Ce n’est donc pas calomnier le mariage que de l’assimiler à l’amour filial et à l’amour paternel. Il est vraiment impossible de comparer les sentimens dont sont animés deux époux, — surtout quand les premiers mois de ménage ont passé, — à la passion de deux amans. N’essayons donc pas d’établir une comparaison ridicule. L’amour n’est ni supérieur ni inférieur au mariage : c’est autre chose. L’ardeur et l’enthousiasme sont remplacés par d’autres sentimens moins vifs, mais plus profonds. Cet amour des premiers jours, qui envahissait tout, ne peut durer; c’est un feu de paille qui est souvent d’autant plus vite éteint qu’il a jeté d’abord plus de clarté. Par le mariage, au contraire, la tendresse, l’amitié, l’estime, la confiance des deux époux, vont en croissant avec l’âge. Alors arrive l’habitude, qui pèse d’un poids si lourd sur toutes nos idées et nos goûts. Puis, que de sentimens complexes, faits pour resserrer la tendresse conjugale! la communauté des intérêts, l’éducation des enfans, toutes considérations diverses qui finissent par rendre le mariage, c’est-à-dire l’union sociale de l’homme et de la femme, la base même de toute société civilisée.

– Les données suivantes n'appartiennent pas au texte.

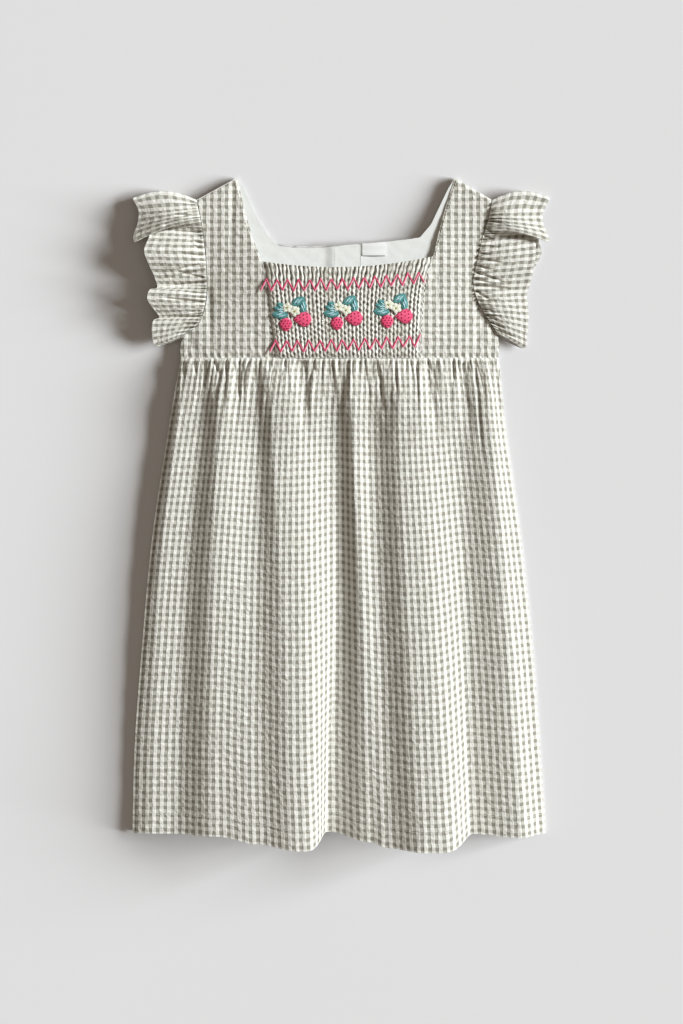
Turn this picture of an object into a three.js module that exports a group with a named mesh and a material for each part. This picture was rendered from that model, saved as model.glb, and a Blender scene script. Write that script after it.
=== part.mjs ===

L’amour peut exister sans estime, sans confiance ; il n’est pas toujours très loin de la haine. En tout cas, de nombreux exemples prouvent qu’on peut être éperdûment amoureux d’une femme qu’on méprise, et qu’une femme s’éprend souvent d’un individu qu’elle sait parfaitement indigne d’elle. L’amour dure quelques semaines, quelques jours : parfois même il s’éteint au bout de quelques heures. Quel abîme entre ce sentiment bizarre, et l’affection conjugale, dont le principe est la confiance réciproque, et la longue et loyale fidélité !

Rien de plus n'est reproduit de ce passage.